No deal. And so late afternoon we arrived in Berlin and were dumped by taxi in the city centre. None of us had ever been there before. Where was the wall? We needn’t have worried. We just followed the crowds.
It was a long walk, but an unforgettable one. Something had changed. You could sense it in the air.
We eventually arrived. The atmosphere was crackling with tension. The previous night TV cameras had broadcast images of thousands of people standing on the wall itself. Tonight there would be no repeat. A fleet of police vans separated the crowds from scaling the battered structure. A stand-off continued for hours. We carried on walking along the wall and eventually, away from the TV arc lights, managed to find an area where we could touch the iconic wall. People were hacking away at it and pocketing graffiti covered chunks. The stolen BA cutlery came in handy and I chipped off three small pieces. A terrific feeling of being part of something much much bigger overwhelmed us all. How could we mark this historic moment? Time for a pint.
And so we partied until dawn. West Berlin was heaving. Thousands had come across from the East side. But they had little or no money and no accommodation. All they could do was wallow in the capitalist excess in the shop windows before sheepishly going back home again. So near and yet so far.
We took the tube train at some stage in the evening little knowing that it’s route crisscrossed East and West Berlin. We stopped at a bleak grey station bereft of any advertising or gaudy billboards on the east side and tried to get up to street level. Not possible. There were soldiers there. So back on the train we went and hot footed it back to the comfort of West Berlin.
We didn’t book hotel rooms , we just fell asleep where we could. I have vague memories of a deep leather seat in a hotel lounge.
It was a fantastic 24 hours. A heady mix of mayhem, excitement and confusion with a big dollop of history thrown in for good measure. And we wouldn’t have missed it for the world.
Did I do any work? No. But I did offer….
* = erm…nearly, but not quite. See comment below. Apologies.
YMC-Nile
December 9, 2009 by questingvole
This is going to be a very strange evening. Memories of drinking 14 cans of fizzy pop in two and a half hours; Rod Stewart’s ‘Sailing’ and a stolen moment with Emily Tangent behind a Nissen Hut in a Borders backwater fill my head.
I have just dropped off the eldest child (12) at his first disco which doesn’t involve jelly and ice cream. I am filled with all sorts of dark thoughts. What if he’s offered crack cocaine? Or even worse, the buffet only has turkey twizzlers? Can he beat 14 cans? How much Um Bongo can a child take before being rushed to A&E? Will the youthful hormones turn the screaming little oiks into a giddy mix of lord knows what and we’ll be choosing pink or blue and a nice hat in nine months time?

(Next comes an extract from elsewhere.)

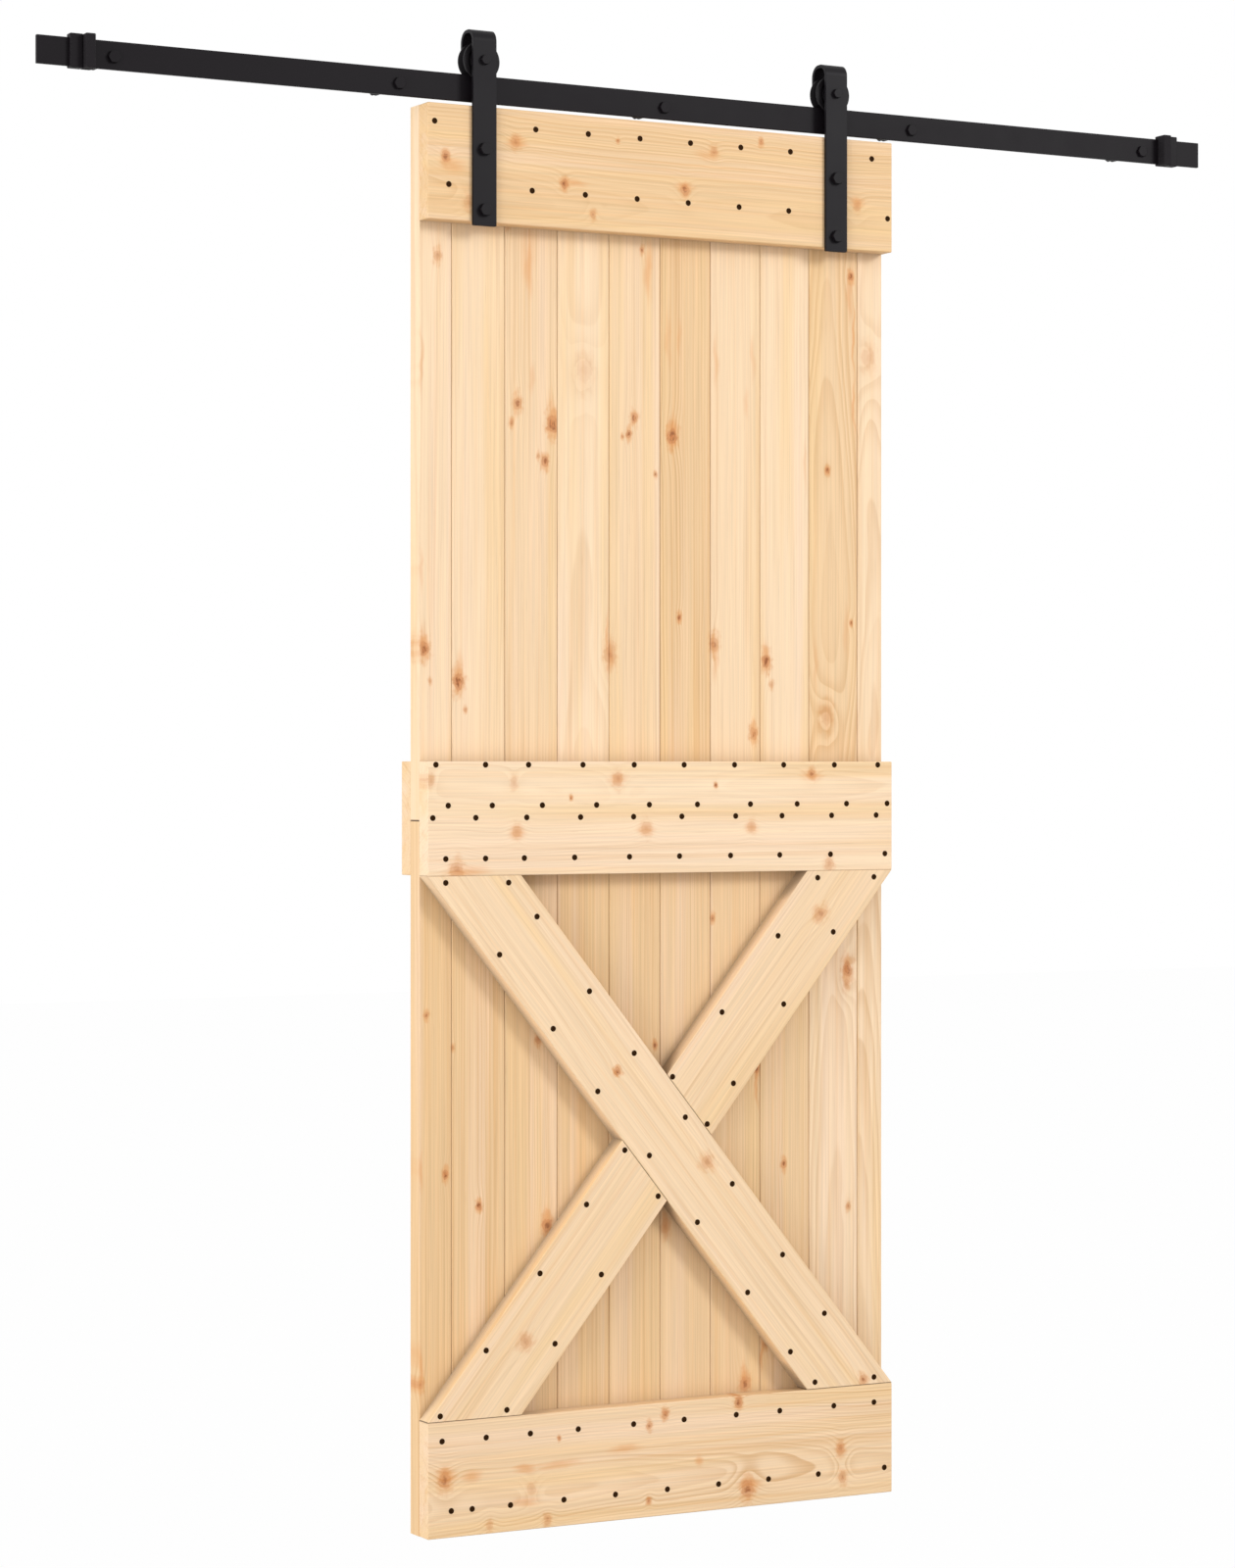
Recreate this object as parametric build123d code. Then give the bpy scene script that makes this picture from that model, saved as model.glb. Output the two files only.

It’s OK though, It’s an official school event. So that’s all right then. Panic over. The teachers will be armed with cattleprods patrolling dark corners and the loos clipping adolescents round the ear if there’s any nonsense. Hang on though. I’ve just seen the two teachers go in. They are young and tanned. I think they may be an item. I fear the worst. Will their minds be on the job?
And what about the vexed question of where to park. Not for the first time I wonder how I can fill two and a half hours on a wet evening in Teesdale. Should I stay in the car park and wait? I’d have hated that. And these days what with stalking cases involving middle-aged men on the increase I may be arrested in a well planned Police raid after an anonymous call from inside the Hall. As I drive away in the squad car I see my eldest smiling and waving. Charming.
But by the time I drive home it’ll be time to come back again. Maybe I’ll hover in a lay-by along the road and watch something on my laptop. That is also a terrible idea. I fear magistrates would want to make an example.
The children eventually emerge and are high on….well…nothing but natural excitement. It’s a rare opportunity to be free of parents; school routines; homework and brothers and sisters. Dress code would appear from where I am sitting to be a tantalising mix of branded leisure chic meets Hannah Montana. A heady combination of teenage static; aftershave and exotic perfumes fill the air. I should be appalled. I am of course fantastically jealous.
In August 1976 I made my public debut on a dancefloor. Not wanting to become a grandmother too early in life mum had fitted the standard anti- female deterrents: tanktop, elastic tie and bell bottoms which were hanging at what fashionistas would describe as “half-mast”. I was an irresistible hunk of lovin’. But of course the disco fell along the usual lines- boys at one end throwing soggy Wotsits at each other, the girls at the other pointing at my trousers and giggling. And so the night passed.
Must go….. I can see movement in the bushes. My God it’s the teachers. Where’s my cattleprod?